- Developer: Almanic Corporation
- Publisher: Enix
- Director: Takashi Yoneda
- Producer: Hiroki Fujimoto
- Designer: Takashi Yoneda
- Programmers: Hiroko Yamahiko Hiromitsu Shioya Takashi Sorimachi
- Artists: Toshihiro Kawamoto Umanosuke Iida
- Writer: Takashi Yoneda
- Composer: Akihiko Mori
- Series: Wonder Project J
- Platform: Super Famicom
- Release: JP: 9 December 1994;
- Genre: Life simulation
- Mode: Single-player

= Wonder Project J =

1994 video game

Wonder Project J (Note: Known as Wonder Project J: Machine Boy Pino (ワンダープロジェクトJ: 機械の少年ピーノ, Wandā Purojeku Jei: Kikai no Shōnen Pīno) in Japan.) is a 1994 life simulation video game developed by Almanic Corporation and published by Enix for the Super Famicom. In the game, the player cares for a boy Gijin (robot) created by Dr. Geppetto named Pino. Directed by Takashi Yoneda, the title was created by most of the same personnel that worked on previous projects at Almanic such as E.V.O.: Search for Eden. It was met with positive reception from critics and sold over 1.3 million copies in Japan, making it one of the best-selling Super Famicom games. A sequel, Wonder Project J2, was released in 1996 for the Nintendo 64.

== Gameplay ==

Gameplay screenshot

Wonder Project J is a life simulation game in which the player raises a Pinocchio-like boy named Pino, who displays a very large amount of animations to make him appear more human. The game uses Pino's fairy companion Tinker as a point and click interface like an adventure game, with the main objective being to educate Pino to make him more human. This can be accomplished by scolding him when he does something wrong and praising him when he does something right.

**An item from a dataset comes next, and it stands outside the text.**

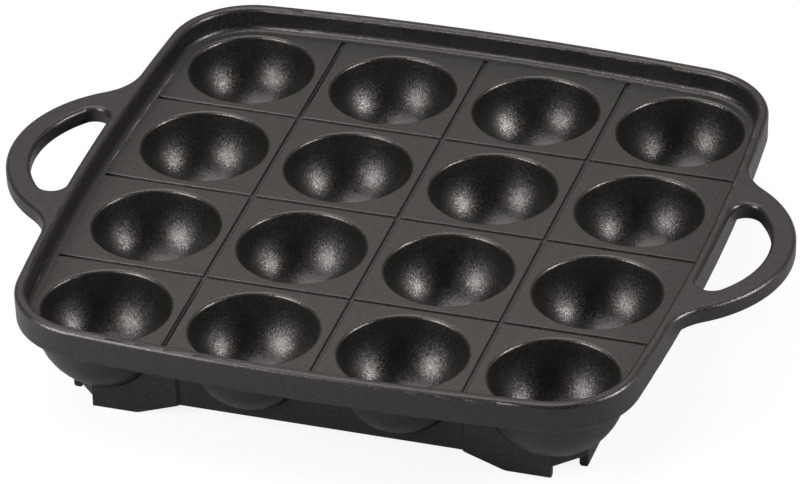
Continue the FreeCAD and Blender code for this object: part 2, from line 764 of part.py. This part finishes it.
def skirt_recess(body):
    """The shallow set-back of the skirt between two feet, with a sloping end each side."""
    sketch = new_sketch(body, "recess_plan", "XY_Plane")
    face = negative(FOOT_FACE)
    inner = negative(SKIRT_FACE)
    short = SKIRT_END - cell("skirt_recess")
    points = [(negative(SKIRT_END), face), (SKIRT_END, face), (short, inner), (negative(short), inner)]
    draw_polygon(sketch, points, "p")
    return extrude(body, "Pocket", "recess", sketch, DECK_UNDERSIDE, reverse=True)


def foot_gap(body):
    """The raised lower edge between two feet, level with the cups' lowest points, and its slopes."""
    sketch = new_sketch(body, "gap_section", "XZ_Plane", out=FOOT_FACE)
    rise = BULGE_BOTTOM
    floor = plain(0)
    low_end = negative(FOOT_START)
    high_end = negative(SKIRT_END)
    points = [(low_end, floor), (FOOT_START, floor), (SKIRT_END, rise), (high_end, rise)]
    draw_polygon(sketch, points, "p")
    return extrude(body, "Pocket", "gap", sketch, cell("foot_wall_thickness") * 2)


def corner_gap(body):
    """The raised lower edge of the cut corner, a little below the cups' lowest points."""
    sketch = new_sketch(body, "corner_plan", "XY_Plane")
    outer = FOOT_FACE + plain(OVERCUT)
    points = [(FOOT_END, FOOT_END), (outer, FOOT_END), (outer, outer), (FOOT_END, outer)]
    draw_polygon(sketch, points, "p")
    return extrude(body, "Pocket", "corner", sketch, CORNER_EDGE, reverse=True)


def around(body, features, name):
    """Repeat the features on all four sides."""
    pattern = body.newObject("PartDesign::PolarPattern", name)
    pattern.Originals = features
    pattern.Axis = (origin_feature(body, "Z_Axis"), [""])
    pattern.Angle = FULL_TURN
    pattern.Occurrences = SIDES
    body.Tip = pattern
    return pattern


# ---------------------------------------------------------------- regions

def region(doc, name, source, low, high):
    """The part of a casting that lies in a box, as a piece of its own."""
    box = doc.addObject("Part::Box", f"{name}_box")
    bottom = plain(-OVERCUT)
    height = RIM_TOP + plain(2 * OVERCUT)
    for axis, size in (("x", low[0]), ("y", low[1]), ("z", bottom)):
        box.setExpression(f"Placement.Base.{axis}", size.formula)
    for side, size in (("Length", high[0] - low[0]), ("Width", high[1] - low[1]), ("Height", height)):
        box.setExpression(side, size.formula)
    piece = doc.addObject("Part::Common", name)
    piece.Label = name
    piece.Base = source
    piece.Tool = box
    return piece


def grid_lines(count):
    """Boundaries of the tiles along one axis; the outermost lie beyond the rim."""
    beyond = RIM_HALF + plain(OVERCUT)
    inner = [PITCH * (index - count / 2) for index in range(1, count)]
    return [negative(beyond)] + inner + [beyond]


def cup_tiles(doc, deck):
    """One tile with its cup for each place; row 1 is the back row and column 1 the left one."""
    across = grid_lines(COLUMNS)
    down = grid_lines(ROWS)
    tiles = []
    for row in range(1, ROWS + 1):
        front, back = down[ROWS - row], down[ROWS - row + 1]
        strip = region(doc, f"cup_row{row}", deck, (across[0], front), (across[-1], back))
        for column in range(1, COLUMNS + 1):
            low = (across[column - 1], front)
            high = (across[column], back)
            tiles.append(region(doc, f"cup_row{row}_col{column}", strip, low, high))
    return tiles


def ring_regions(doc, source, split, reach, corner_names, side_names):
    """Divide a ring into four corners and four sides at plus and minus a bound distance."""
    out, cut_at = reach, split
    spans = {-1: (negative(out), negative(cut_at)), 0: (negative(cut_at), cut_at), 1: (cut_at, out)}
    pieces = []
    for (x_side, y_side), name in {**corner_names, **side_names}.items():
        low = (spans[x_side][0], spans[y_side][0])
        high = (spans[x_side][1], spans[y_side][1])
        pieces.append(region(doc, name, source, low, high))
    return pieces


def rim_pieces(doc, rim):
    """The rim's front and back rails, its corners, and the side rails with their handles."""
    reach = RIM_HALF + cell("handle_reach") + plain(OVERCUT)
    corners = {
        (-1, -1): "rim_corner_front_left", (1, -1): "rim_corner_front_right",
        (-1, 1): "rim_corner_back_left", (1, 1): "rim_corner_back_right",
    }
    sides = {(0, -1): "rim_front", (0, 1): "rim_back", (-1, 0): "handle_left", (1, 0): "handle_right"}
    return ring_regions(doc, rim, OUTER_CUP, reach, corners, sides)


def foot_pieces(doc, wall):
    """The corner feet and the skirts between them."""
    reach = FOOT_FACE + plain(OVERCUT)
    corners = {
        (-1, -1): "foot_front_left", (1, -1): "foot_front_right",
        (-1, 1): "foot_back_left", (1, 1): "foot_back_right",
    }
    sides = {(0, -1): "skirt_front", (0, 1): "skirt_back", (-1, 0): "skirt_left", (1, 0): "skirt_right"}
    return ring_regions(doc, wall, SKIRT_END, reach, corners, sides)


def wall_around_cups(doc, wall, solid_cups):
    """The foot wall with the cups' bulges taken out of it."""
    fitted = doc.addObject("Part::Cut", "fitted_wall")
    fitted.Base = wall
    fitted.Tool = solid_cups
    return fitted


# ---------------------------------------------------------------- checks and export

def check(doc, pieces):
    """Stop on any failed object or any piece that is not one valid solid."""
    for item in doc.Objects:
        if "Invalid" in item.State or "Error" in item.State:
            raise RuntimeError(f"{item.Label} failed: {item.State}")
    for piece in pieces:
        shape = piece.Shape
        if shape.isNull() or not shape.isValid():
            raise RuntimeError(f"{piece.Label} is not a valid shape")
        if len(shape.Solids) != 1:
            raise RuntimeError(f"{piece.Label} has {len(shape.Solids)} solids")


def main():
    """Build the document and write each piece to its own file."""
    doc = FreeCAD.newDocument("takoyaki_plate")
    fill_sheet(doc)
    deck, solid_cups = build_deck(doc)
    rim = build_rim(doc)
    wall = build_foot_wall(doc)
    fitted = wall_around_cups(doc, wall, solid_cups)
    pieces = cup_tiles(doc, deck) + rim_pieces(doc, rim) + foot_pieces(doc, fitted)
    doc.recompute()
    check(doc, pieces)
    os.makedirs("parts", exist_ok=True)
    for piece in pieces:
        piece.Shape.exportStep(f"parts/{piece.Label}.step")
        print(f"{piece.Label}: {piece.Shape.Volume:.1f} mm3")


main()
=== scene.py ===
"""Takoyaki plate: a coated aluminium casting with sixteen cups, shown on a pale studio table.

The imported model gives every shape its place. This script dresses the plate's pieces, lights them with
soft boxes and sets the camera. All lengths are in metres; +Z is up, +Y the back and +X the right-hand
handle.
"""

import logging
import math
from dataclasses import dataclass
from enum import Enum

import bpy
from mathutils import Euler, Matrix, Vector


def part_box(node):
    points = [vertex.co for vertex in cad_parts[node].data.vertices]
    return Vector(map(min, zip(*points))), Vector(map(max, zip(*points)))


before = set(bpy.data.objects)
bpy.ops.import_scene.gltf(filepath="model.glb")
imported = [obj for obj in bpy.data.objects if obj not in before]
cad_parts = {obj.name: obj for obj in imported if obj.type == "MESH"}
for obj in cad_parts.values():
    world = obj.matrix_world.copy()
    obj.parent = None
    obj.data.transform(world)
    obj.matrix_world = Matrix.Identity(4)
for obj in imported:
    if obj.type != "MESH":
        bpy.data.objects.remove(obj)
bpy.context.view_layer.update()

LOG = logging.getLogger("takoyaki_plate")
MM = 0.001

Colour = tuple[float, float, float]
Socket = bpy.types.NodeSocket
Term = Socket | float | tuple[float, ...]

WHITE: Colour = (1.0, 1.0, 1.0)


class Slot(Enum):
    """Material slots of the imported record."""

    DECK = "coated_deck"
    FRAME = "coated_frame"


class Ray(Enum):
    """Kinds of rays that are told apart, by the name of their socket on the Light Path node."""

    CAMERA = "Is Camera Ray"
    GLOSSY = "Is Glossy Ray"
    TRANSMISSION = "Is Transmission Ray"


# ---------------------------------------------------------------- node helpers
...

The player collects a variety of items during the adventure. Some are used to train the parameters of his character (strength, kindness, etc.), some are consumables which instantly adjust his character parameters (pudding increases his trust, batteries increase his health, etc.), while others are used to teach him certain behaviours (sowing seeds, fighting with a sword, etc.).

Pino needs to succeed in various challenges and confrontations to activate virtue circuits and eventually “Circuit J”. These tasks are accomplished based on the parameters of his character (is he strong enough, does he have enough luck, etc.) The purpose of the last circuit is to help with the final task to foster relations between humans and the robot-like Gijin.

Pino has two health bars. One is physical health while the other is mental health. Physical tasks (like climbing up a rope) or getting hurt reduces physical health. Mental tasks (like reading a book) or being offended reduces mental health. Some tasks may reduce both health bars.

Pino may sleep to restore health in exchange for a small amount of money and the passing of one day. The day counter does not affect the game, except for certain tasks like farming and setting out to sea.

Upon finishing the game, Dr. Geppetto and Tinker encourage the player to start again, finishing each act within a certain amount of days, in order to get the secret ending.

== Development and release ==
Wonder Project J was developed by Almanic Corporation, which also developed E.V.O.: Search for Eden, in conjunction with Mint and Omnibus Promotion. Takashi Yoneda served as the project's director, as well as designer and writer. Hiroki Fujimoto also served as producer. Yoneda recalled on his personal website that he had a hard time understanding the concept of communicating with a character via a point and click interface, however he succeeded in realizing the game due to cooperation with anime director Umanosuke Iida. Yoneda said he used both Sekai Meisaku Gekijō and works from Toei Animation as models for world building. Yoneda has since regarded the title as "the most thoughtful and deep work" for him. Japanese animator Toshihiro Kawamoto also worked as an artist for the game and illustrated the cover art.

Wonder Project J was first released for the Super Famicom by Enix in Japan on 4 December 1994. An official strategy guide was also released in Japan by Enix. Since the game was never published outside Japan, a fan translation was released in 2001.

== Reception ==

In April 1995, Famitsus "Reader Cross Review" section gave Wonder Project J a 7 out of 10. The game was a commercial hit, with sales of 1.3 million units in Japan alone. Hardcore Gamer gave the title a positive retrospective outlook. In 2011, 1UP.coms Bob Mackey listed it among the "Six Must-Play Super Nintendo Imports".

Review scores
| Publication | Score |
|---|---|
| Famitsu | (SFC) 28/40 |
| PlayStation Magazine (JP) | (SFC) 22.6/30 |
| Super Game Power | (SFC) 4.2/5.0 |

== Sequel ==
A sequel, Wonder Project J2, was developed by Givro Corporation (previously Almanic Corp.) and released by Enix for the Nintendo 64 in 1996, serving as one of the last projects by Givro prior to their dissolution in 1998. The sequel was later re-released by Square Enix as a two-part download for mobile phones in Japan in 2010.